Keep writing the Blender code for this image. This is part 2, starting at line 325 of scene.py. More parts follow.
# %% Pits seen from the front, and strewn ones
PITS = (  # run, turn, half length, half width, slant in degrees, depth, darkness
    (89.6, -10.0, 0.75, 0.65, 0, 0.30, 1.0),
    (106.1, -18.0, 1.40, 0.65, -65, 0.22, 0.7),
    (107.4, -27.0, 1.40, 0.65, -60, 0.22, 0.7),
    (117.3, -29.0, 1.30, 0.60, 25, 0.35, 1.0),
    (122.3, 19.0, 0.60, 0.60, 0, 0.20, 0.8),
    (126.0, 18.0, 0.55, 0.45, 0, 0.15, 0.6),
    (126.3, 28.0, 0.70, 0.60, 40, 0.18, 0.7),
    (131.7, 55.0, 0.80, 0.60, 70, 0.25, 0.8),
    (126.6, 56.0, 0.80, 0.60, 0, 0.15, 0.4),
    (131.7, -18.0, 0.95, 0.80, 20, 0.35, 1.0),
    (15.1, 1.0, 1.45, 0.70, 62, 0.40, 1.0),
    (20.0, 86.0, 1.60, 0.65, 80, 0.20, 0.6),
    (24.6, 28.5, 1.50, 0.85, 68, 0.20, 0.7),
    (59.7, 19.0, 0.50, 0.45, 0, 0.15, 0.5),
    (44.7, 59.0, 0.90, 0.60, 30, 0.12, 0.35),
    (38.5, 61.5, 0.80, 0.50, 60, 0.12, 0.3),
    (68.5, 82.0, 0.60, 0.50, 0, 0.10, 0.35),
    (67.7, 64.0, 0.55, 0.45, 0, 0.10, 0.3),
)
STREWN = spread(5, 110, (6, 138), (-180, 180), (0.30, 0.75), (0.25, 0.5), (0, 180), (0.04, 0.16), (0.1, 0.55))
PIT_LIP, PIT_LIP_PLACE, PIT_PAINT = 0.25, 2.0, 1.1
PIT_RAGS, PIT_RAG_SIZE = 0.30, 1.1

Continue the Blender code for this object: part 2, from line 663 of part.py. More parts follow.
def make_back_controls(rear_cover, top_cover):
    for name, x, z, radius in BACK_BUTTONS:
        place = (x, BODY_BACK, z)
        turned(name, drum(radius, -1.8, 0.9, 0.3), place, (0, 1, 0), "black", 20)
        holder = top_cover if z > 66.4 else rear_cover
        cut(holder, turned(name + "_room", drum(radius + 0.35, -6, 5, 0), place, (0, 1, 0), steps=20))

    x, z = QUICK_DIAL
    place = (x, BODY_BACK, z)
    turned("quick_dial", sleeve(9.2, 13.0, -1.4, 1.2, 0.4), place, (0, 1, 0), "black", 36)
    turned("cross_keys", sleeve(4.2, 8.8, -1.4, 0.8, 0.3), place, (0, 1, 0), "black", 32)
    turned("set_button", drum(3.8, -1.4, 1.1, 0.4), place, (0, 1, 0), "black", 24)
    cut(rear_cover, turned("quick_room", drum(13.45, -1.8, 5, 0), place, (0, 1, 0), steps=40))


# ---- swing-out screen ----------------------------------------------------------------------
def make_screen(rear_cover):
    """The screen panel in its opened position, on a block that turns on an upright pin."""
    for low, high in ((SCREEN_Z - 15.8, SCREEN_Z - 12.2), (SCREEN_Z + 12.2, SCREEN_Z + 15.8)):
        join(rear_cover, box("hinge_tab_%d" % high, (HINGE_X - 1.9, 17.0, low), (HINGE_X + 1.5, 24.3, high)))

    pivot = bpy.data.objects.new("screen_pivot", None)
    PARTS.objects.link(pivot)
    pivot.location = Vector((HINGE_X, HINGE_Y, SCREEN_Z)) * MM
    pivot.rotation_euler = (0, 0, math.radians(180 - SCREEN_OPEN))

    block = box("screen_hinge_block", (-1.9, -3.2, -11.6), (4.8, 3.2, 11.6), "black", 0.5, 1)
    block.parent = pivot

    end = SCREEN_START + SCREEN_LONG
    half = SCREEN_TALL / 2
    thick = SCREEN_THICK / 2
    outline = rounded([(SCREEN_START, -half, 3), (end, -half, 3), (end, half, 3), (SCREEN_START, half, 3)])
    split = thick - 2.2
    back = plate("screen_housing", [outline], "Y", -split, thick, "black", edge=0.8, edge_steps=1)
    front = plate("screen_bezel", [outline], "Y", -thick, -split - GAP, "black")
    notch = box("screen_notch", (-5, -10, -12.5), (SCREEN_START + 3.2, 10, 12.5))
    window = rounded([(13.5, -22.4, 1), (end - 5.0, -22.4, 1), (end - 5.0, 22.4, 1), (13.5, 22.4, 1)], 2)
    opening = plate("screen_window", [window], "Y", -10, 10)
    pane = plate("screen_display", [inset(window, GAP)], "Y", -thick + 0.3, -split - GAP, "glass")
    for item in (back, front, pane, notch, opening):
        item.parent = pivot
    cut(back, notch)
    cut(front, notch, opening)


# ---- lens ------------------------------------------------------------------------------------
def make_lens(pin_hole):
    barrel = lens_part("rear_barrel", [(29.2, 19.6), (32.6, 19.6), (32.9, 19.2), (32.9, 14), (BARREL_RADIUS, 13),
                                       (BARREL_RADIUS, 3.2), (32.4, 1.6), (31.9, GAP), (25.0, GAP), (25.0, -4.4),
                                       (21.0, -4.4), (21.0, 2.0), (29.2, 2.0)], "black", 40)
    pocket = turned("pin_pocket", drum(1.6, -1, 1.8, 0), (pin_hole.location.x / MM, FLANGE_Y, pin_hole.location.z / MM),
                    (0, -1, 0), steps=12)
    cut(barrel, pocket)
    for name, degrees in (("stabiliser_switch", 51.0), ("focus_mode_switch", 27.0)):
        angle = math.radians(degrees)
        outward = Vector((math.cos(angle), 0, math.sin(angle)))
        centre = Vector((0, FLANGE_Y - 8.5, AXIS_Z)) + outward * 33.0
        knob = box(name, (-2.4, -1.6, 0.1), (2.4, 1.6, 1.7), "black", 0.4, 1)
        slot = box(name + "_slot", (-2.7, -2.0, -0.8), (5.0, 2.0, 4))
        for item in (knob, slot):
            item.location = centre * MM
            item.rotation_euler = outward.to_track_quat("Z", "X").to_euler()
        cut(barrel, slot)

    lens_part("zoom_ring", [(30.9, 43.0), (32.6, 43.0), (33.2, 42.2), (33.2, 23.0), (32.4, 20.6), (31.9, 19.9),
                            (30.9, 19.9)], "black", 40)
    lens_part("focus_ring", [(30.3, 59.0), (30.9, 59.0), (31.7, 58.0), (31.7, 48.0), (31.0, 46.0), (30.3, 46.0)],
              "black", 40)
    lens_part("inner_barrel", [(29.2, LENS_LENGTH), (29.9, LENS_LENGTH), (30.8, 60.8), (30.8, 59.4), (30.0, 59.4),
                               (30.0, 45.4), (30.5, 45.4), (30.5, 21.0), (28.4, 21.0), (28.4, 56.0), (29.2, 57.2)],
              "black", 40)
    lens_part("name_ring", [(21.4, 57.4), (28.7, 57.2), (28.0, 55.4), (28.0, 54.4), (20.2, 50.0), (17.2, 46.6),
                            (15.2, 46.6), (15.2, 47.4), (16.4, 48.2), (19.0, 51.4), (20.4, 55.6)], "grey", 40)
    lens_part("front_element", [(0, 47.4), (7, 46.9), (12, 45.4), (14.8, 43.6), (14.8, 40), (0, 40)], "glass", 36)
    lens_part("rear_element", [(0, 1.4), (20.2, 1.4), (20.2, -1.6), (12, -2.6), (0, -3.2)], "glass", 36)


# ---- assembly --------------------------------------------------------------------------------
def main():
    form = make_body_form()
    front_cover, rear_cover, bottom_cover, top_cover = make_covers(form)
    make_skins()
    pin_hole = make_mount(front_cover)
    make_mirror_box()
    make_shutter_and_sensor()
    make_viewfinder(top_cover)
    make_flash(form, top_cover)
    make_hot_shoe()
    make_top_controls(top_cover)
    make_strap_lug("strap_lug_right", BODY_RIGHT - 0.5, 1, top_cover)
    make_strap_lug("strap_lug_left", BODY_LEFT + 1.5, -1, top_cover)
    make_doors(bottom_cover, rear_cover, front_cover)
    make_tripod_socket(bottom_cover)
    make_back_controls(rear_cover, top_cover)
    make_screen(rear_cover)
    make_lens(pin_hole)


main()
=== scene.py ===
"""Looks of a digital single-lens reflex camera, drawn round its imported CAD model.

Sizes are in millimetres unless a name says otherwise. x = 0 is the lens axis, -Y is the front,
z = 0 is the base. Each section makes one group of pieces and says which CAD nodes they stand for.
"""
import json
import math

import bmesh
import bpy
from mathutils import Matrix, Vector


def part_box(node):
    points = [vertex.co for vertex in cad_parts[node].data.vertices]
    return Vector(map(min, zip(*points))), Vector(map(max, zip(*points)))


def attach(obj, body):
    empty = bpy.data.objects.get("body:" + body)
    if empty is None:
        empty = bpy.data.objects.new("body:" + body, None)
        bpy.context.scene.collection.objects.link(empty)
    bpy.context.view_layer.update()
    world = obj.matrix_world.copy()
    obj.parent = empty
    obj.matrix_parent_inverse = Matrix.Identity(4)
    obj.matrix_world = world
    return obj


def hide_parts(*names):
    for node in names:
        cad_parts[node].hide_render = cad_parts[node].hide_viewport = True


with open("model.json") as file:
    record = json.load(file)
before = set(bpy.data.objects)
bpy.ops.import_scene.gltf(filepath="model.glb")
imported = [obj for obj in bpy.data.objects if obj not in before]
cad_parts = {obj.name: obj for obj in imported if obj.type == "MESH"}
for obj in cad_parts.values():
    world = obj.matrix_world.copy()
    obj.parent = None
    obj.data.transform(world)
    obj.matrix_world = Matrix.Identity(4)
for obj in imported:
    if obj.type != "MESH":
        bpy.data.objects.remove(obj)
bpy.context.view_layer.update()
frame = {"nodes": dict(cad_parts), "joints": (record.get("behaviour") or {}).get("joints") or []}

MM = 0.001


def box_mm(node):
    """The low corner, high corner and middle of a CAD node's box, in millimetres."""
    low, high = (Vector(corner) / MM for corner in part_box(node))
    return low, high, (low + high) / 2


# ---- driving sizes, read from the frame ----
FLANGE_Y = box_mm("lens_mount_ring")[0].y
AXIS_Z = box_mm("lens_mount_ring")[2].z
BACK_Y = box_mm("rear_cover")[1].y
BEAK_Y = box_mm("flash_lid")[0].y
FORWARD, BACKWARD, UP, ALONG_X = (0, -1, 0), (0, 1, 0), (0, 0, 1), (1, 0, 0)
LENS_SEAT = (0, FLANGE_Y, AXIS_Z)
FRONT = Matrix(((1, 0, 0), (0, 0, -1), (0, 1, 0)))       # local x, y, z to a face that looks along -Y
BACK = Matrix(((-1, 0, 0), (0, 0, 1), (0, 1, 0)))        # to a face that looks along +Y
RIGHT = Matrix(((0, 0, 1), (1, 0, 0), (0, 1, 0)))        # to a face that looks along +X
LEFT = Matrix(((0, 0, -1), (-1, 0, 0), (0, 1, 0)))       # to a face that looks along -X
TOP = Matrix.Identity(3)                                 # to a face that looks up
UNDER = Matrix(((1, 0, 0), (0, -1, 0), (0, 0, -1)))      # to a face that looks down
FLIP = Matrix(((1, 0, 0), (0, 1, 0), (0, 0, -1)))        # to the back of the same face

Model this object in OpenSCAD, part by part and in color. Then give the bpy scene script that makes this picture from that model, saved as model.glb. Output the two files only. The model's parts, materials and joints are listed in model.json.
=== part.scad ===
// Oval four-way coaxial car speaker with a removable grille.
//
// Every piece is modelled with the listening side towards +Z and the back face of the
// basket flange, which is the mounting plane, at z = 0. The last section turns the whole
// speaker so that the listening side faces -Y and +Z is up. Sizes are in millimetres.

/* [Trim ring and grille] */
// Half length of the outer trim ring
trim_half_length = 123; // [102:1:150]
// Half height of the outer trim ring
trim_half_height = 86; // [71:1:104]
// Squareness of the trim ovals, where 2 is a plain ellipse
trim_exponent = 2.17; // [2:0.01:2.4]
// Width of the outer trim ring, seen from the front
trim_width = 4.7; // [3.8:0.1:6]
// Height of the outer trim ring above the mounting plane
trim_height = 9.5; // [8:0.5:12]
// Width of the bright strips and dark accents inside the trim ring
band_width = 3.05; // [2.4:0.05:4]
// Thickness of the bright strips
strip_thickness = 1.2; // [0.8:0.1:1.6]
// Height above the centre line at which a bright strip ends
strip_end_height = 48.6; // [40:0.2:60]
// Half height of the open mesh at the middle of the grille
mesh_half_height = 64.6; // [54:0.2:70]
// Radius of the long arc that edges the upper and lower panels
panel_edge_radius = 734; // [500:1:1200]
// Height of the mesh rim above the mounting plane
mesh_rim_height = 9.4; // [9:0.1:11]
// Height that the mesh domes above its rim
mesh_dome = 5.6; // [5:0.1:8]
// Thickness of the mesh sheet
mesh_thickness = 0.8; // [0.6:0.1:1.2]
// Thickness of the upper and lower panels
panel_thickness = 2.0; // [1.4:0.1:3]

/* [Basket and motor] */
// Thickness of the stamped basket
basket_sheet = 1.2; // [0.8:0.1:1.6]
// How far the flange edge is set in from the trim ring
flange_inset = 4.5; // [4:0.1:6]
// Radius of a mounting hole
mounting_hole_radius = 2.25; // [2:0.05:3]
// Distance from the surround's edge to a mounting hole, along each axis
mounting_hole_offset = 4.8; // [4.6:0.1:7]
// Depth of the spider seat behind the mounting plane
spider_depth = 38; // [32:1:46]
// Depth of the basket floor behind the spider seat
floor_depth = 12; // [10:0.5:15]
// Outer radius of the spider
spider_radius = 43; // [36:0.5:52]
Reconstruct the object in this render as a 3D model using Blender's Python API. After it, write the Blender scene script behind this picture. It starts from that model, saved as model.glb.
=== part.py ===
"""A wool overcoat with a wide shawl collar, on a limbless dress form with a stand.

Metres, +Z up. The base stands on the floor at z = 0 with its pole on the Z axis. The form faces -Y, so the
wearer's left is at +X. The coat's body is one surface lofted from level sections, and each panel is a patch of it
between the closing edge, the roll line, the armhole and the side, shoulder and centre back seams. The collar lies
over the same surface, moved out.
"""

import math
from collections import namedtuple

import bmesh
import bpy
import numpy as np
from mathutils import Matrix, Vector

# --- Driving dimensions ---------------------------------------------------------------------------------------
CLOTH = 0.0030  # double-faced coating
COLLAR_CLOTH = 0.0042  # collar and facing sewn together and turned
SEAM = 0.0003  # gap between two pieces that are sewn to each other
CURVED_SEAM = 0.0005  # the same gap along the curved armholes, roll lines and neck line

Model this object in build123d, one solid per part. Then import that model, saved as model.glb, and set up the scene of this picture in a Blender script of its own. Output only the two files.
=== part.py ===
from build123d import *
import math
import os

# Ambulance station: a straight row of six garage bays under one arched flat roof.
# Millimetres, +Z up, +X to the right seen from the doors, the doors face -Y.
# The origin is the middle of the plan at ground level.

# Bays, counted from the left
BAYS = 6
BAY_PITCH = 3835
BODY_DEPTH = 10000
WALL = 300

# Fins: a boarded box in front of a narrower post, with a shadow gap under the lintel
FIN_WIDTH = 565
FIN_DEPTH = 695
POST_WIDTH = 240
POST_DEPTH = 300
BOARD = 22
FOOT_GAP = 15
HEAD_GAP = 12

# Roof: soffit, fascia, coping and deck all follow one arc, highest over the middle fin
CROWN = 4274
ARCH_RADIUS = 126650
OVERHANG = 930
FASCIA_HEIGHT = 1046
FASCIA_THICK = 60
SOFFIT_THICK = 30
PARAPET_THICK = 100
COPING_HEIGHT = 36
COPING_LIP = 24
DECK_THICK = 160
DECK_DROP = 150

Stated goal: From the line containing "make_hot_shoe()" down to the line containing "bpy.data.objects.remove(obj)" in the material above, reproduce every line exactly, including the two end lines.

Correct answer:
    make_hot_shoe()
    make_top_controls(top_cover)
    make_strap_lug("strap_lug_right", BODY_RIGHT - 0.5, 1, top_cover)
    make_strap_lug("strap_lug_left", BODY_LEFT + 1.5, -1, top_cover)
    make_doors(bottom_cover, rear_cover, front_cover)
    make_tripod_socket(bottom_cover)
    make_back_controls(rear_cover, top_cover)
    make_screen(rear_cover)
    make_lens(pin_hole)


main()
=== scene.py ===
"""Looks of a digital single-lens reflex camera, drawn round its imported CAD model.

Sizes are in millimetres unless a name says otherwise. x = 0 is the lens axis, -Y is the front,
z = 0 is the base. Each section makes one group of pieces and says which CAD nodes they stand for.
"""
import json
import math

import bmesh
import bpy
from mathutils import Matrix, Vector


def part_box(node):
    points = [vertex.co for vertex in cad_parts[node].data.vertices]
    return Vector(map(min, zip(*points))), Vector(map(max, zip(*points)))


def attach(obj, body):
    empty = bpy.data.objects.get("body:" + body)
    if empty is None:
        empty = bpy.data.objects.new("body:" + body, None)
        bpy.context.scene.collection.objects.link(empty)
    bpy.context.view_layer.update()
    world = obj.matrix_world.copy()
    obj.parent = empty
    obj.matrix_parent_inverse = Matrix.Identity(4)
    obj.matrix_world = world
    return obj


def hide_parts(*names):
    for node in names:
        cad_parts[node].hide_render = cad_parts[node].hide_viewport = True


with open("model.json") as file:
    record = json.load(file)
before = set(bpy.data.objects)
bpy.ops.import_scene.gltf(filepath="model.glb")
imported = [obj for obj in bpy.data.objects if obj not in before]
cad_parts = {obj.name: obj for obj in imported if obj.type == "MESH"}
for obj in cad_parts.values():
    world = obj.matrix_world.copy()
    obj.parent = None
    obj.data.transform(world)
    obj.matrix_world = Matrix.Identity(4)
for obj in imported:
    if obj.type != "MESH":
        bpy.data.objects.remove(obj)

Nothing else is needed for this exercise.